Saturday, November 29, 2014

An Optimist and a Cynic Walk into a Bar

Most of you who have had any interaction with me, whether big or small, would agree that I am the definition of an optimist, probably to a fault. Many a college friend have told me to shut up because I always try to get them to look at the silver linings of bad situations (Josh, I’m talking to you). It’s always been my nature to look for the good-the humanity in suffering, the little God moments in bigger, bleaker situations. If there were one word I would use to describe my personality, it would be “positive.”

During spiritual direction a few weeks ago with our in-country coordinator and Jesuit priest, Father Tom, I was trying to work through my experience thus far, and all the struggles we’ve faced: adapting to the new culture, working within our school, other social justice issues we’ve encountered, etc. Almost without hesitation, I told Father Tom,  “I feel like I’m just jaded, I’m just a cynic about most of this,” and let out a small chuckle after I finished.

Father Tom made me pause, and asked me a simple question: “Are you resigned to being a cynic?”

It’s a question I’ve been grappling with since he asked me. Apart from the darkest times in my life, I would never have even entertained the idea of a situation being unchangeable. I would never have entertained the idea of giving up hope in the people I work with and the systems I work within. Yet here I was, labeling myself as a cynic because of the challenges we JV’s have faced.

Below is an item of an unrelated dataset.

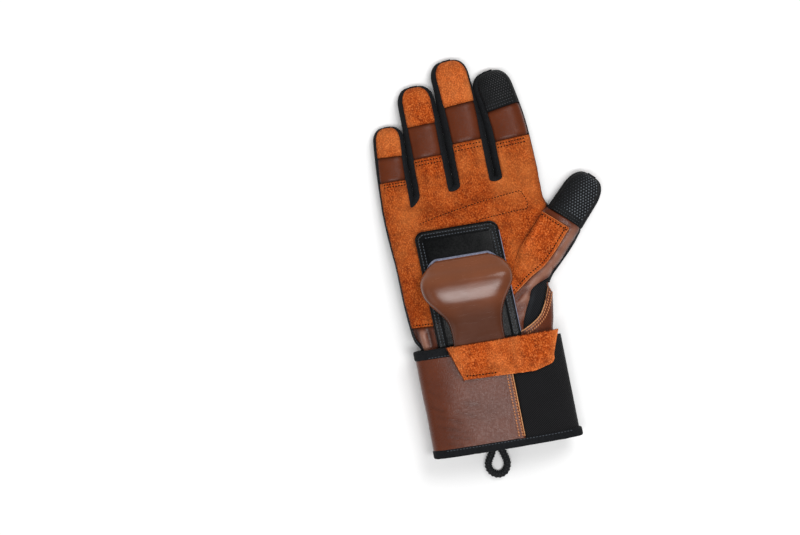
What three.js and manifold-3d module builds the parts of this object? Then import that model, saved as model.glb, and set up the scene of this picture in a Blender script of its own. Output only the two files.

If I had to pick 10 words to describe my experience thus far, ‘easy’ might fall at number 100. Dealing on a daily basis with injustice: broken systems and some of the people functioning in those systems, education problems, alcohol abuse, a lack of health care and mental health resources, minimal gender equality, among other things, is hard. In the last few months, I have lost much of the innocence I clung to in college. My time has led me, the eternal optimist, to consider cynicism instead.

But as I reflect on the last four months in Chuuk, I know my time has also been filled with some of the clearest moments of God’s grace and love that I have ever experienced. My community is something that brings me joy and solace every single day. My students are eager and loving, and some of the most forgiving people I’ve ever met. Some of our colleagues are passionate beyond measure, pouring their lives into educating future generations. And I can truly say I love this place.

Looking into the future, I know I will have my share of bad days. I will continue encountering people who perpetuate the brokenness that was once imposed upon them. I will not stop seeing pain and suffering, and I will continue to be angry at the opportunities many of our students are continually denied.

I will also see, and choose, love. I will choose forgiveness, like my students do. I will try to re-embrace some of the innocence and naiveté that infuriated my college friends, the childlike perspective that gave me my positive attitude.


So, to answer Father Tom’s question, no. I do not resign myself to being a cynic. I choose optimism, maybe tempered with a sense of the reality I live in; I’ll call it ‘optimism-with-a-pinch-of-cynicism.’ I think it will suit me well.